Late-night National Geographic discovery: hippos, whales, and dolphins are related. No wonder I've always had a thing for those three animals. And otters. I love otters.
Evidently hippos click and call underwater like dolphins & whales. Scientists tested their DNA and discovered that they all probably evolved from a hippo-like animal. Wild!
And yes, I know that the channel now goes by "NAT GEO" but I refuse to call it "NAT GEO". That's like giving in and calling Burger King "BK". I mean, I've certainly referred to McDonald's as MickeyD's, but they aren't about to change their branding just because that's catchy. (I hope.)
And in case you're sitting there wondering what the first hippowholphin looked like, Wikipedia has more info.

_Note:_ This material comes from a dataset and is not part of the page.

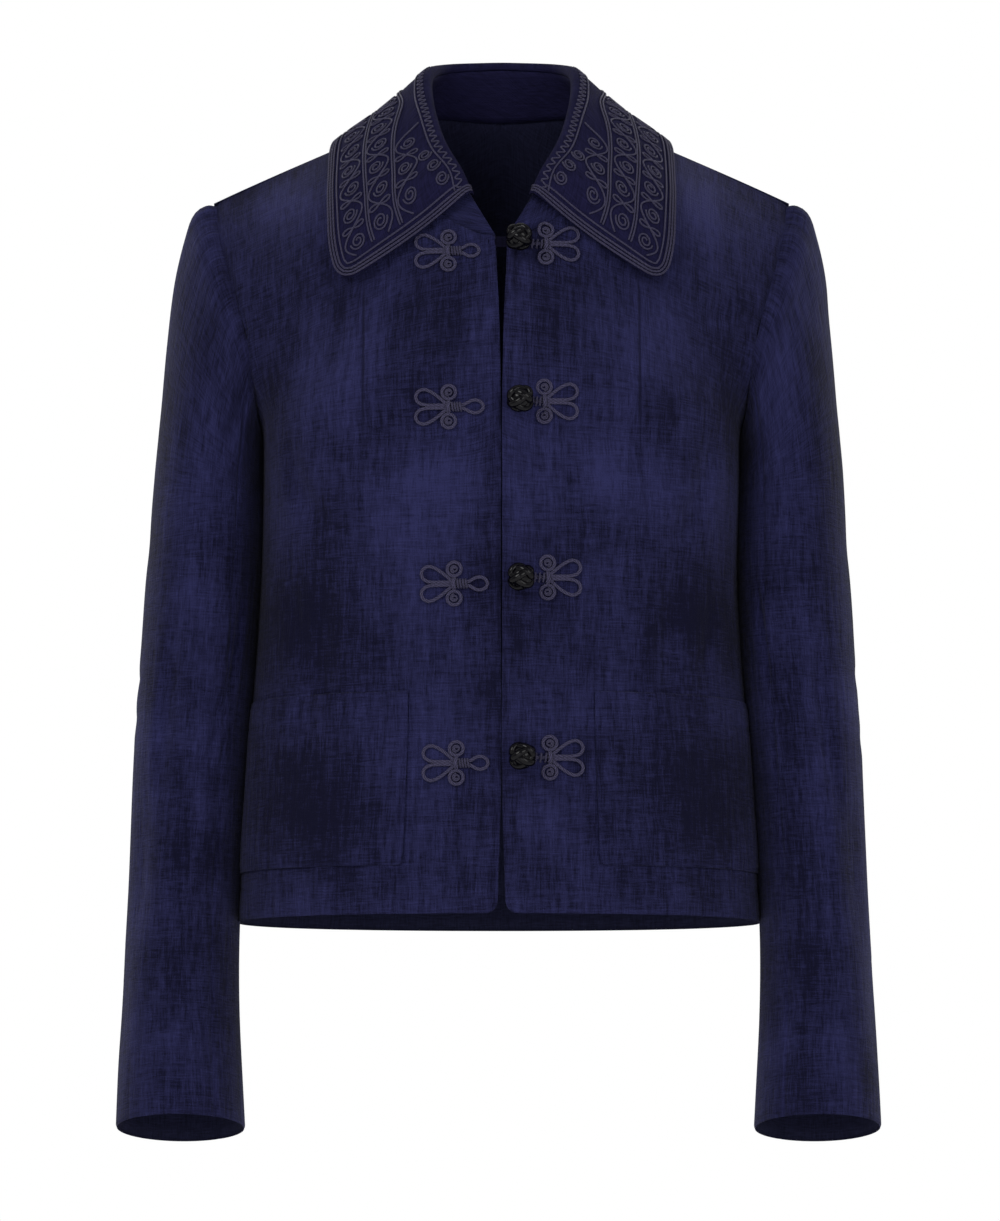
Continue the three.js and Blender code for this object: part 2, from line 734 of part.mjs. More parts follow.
const upper = part(sleeve, [0, sleeve.length - 1], [frontSleeveSeam, backSleeveSeam]);
const under = [
  part(sleeve, [0, sleeve.length - 1], [0, frontSleeveSeam]),
  part(sleeve, [0, sleeve.length - 1], [backSleeveSeam, 2 * armholeSteps]),
];
const left = (grid, turned = false) => ({ grid, turned });
const right = (grid, turned = false) => ({ grid: mirrored(grid), turned: !turned });

const surfaces = {
  upper_sleeve_left: surfaceOf([left(upper, true)]),
  upper_sleeve_right: surfaceOf([right(upper, true)]),
  under_sleeve_left: surfaceOf(under.map((grid) => left(grid, true))),
  under_sleeve_right: surfaceOf(under.map((grid) => right(grid, true))),
  front_left: surfaceOf([left(front)]),
  front_right: surfaceOf([right(front)]),
  back: surfaceOf([left(back, true), right(back, true)]),
  collar_stand: surfaceOf([left(stand), right(stand)]),
  collar_fall: surfaceOf([left(fall, true), right(fall, true)]),
};
weldSeams(Object.values(surfaces));
Object.entries(surfaces).forEach(([name, surface]) => {
  const collar = name.startsWith("collar");
  const wall = clothWallOf(surface, collar ? collarWall : clothWall);
  add(name, wall, collar ? collarCloth : jacketCloth);
});

const pocket = part(front, pocketRows, [pocketColumn, panelColumns]);
Object.entries({ left: left(pocket), right: right(pocket) }).forEach(([side, patch]) => {
  const layer = layerOn(surfaces[`front_${side}`], [patch], pocketWall, pocketInset);
  add(`pocket_${side}`, layer, jacketCloth);
});

const lastRow = fall.length - 1;
const bands = [
  part(fall, [rollArc.length, lastRow], [0, 1]),
  part(fall, [lastRow - 1, lastRow], [1, fall[0].length - 1]),
];
const bothSides = bands.flatMap((grid) => [left(grid, true), right(grid, true)]);
add("collar_edge_braid", layerOn(surfaces.collar_fall, bothSides, bandWall, bandInset), mattBraid);

const leftFront = surfaces.front_left;
frogs.forEach((frog, i) => {
  const number = i + 1;
  const loop = teardrop(-frog.inward, loopHalfWide, 0, loopSteps);
  const stemEnd = stemShort - frog.stem;
  const stem = [[0, 0], [stemEnd / 2, 0], [stemEnd, 0]];
  add(`frog_loop_${number}`, frogHalf(leftFront, frog.loopX, frog.loopZ, loop), mattBraid);
  add(`frog_knot_half_${number}`, frogHalf(leftFront, frog.ballX, frog.ballZ, stem), mattBraid);
  const seat = onFront(leftFront, frog.ballX - frog.stem, frog.ballZ);
  const centre = seat.point.addScaledVector(seat.normal, ballRadius + seamGap);
  const ball = new THREE.SphereGeometry(ballRadius, ballSides, ballRings);
  add(`knot_button_${number}`, ball.translate(centre.x, centre.y, centre.z), knotSatin);
});

export default jacket;
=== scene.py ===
"""Frog-closure jacket in its worn form, dressed around its fixed frame.

Tables are in millimetres: x to the wearer's left, y backwards, z up, from the point midway between
the side neck points. Meshes are in metres.
"""

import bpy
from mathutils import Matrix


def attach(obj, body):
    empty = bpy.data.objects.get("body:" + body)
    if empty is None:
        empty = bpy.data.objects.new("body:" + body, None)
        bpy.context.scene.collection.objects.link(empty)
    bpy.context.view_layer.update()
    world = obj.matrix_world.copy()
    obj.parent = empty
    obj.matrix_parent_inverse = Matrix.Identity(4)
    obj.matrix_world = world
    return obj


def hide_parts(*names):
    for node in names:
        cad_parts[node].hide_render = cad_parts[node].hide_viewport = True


bl_info = {
    "name": "Frog-closure jacket",
    "version": (1, 0, 0),
    "blender": (4, 5, 0),
    "location": "View3D > Sidebar > Jacket",
    "description": "Makes a slubbed indigo jacket with a braided collar, patch pockets and frogs",
    "category": "Add Mesh",
}

import bpy
import numpy as np
from bpy.props import FloatProperty, FloatVectorProperty, PointerProperty
from mathutils import Vector

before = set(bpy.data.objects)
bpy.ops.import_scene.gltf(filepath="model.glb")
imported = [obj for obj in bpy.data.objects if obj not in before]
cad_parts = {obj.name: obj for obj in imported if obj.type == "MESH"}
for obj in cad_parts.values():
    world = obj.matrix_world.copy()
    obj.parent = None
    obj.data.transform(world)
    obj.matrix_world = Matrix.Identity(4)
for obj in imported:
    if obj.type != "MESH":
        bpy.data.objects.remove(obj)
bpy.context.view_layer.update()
BODY = "root"
MM = 0.001
LEFT, RIGHT = 1, -1
SIDES = {"left": LEFT, "right": RIGHT}


def columns(names, *rows):
    """A table whose columns are read by name."""
    return dict(zip(names.split(), np.array(rows, float).T))


# Sizes shared with the frame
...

As indicated by the name, ancient Greeks considered the hippopotamus to be related to the horse. Until 1985, naturalists grouped hippos with pigs, based on molar patterns. Evidence, first from blood proteins, then from molecular systematics and DNA  and the fossil record, show that their closest living relatives are cetaceans—whales, porpoises and the like. Hippopotamuses have more in common with whales than they do with other Artiodactyls (even-toed ungulates), such as pigs, because the common ancestor of hippos and whales branched-off from ruminants and the rest of the even-toed ungulates. Thus, hippos are more closely related to whales than to other members of Artiodactyla. While cetaceans and hippos are each other's closest living relatives, their lineages split soon after their divergence from the rest of the even-toed ungulates.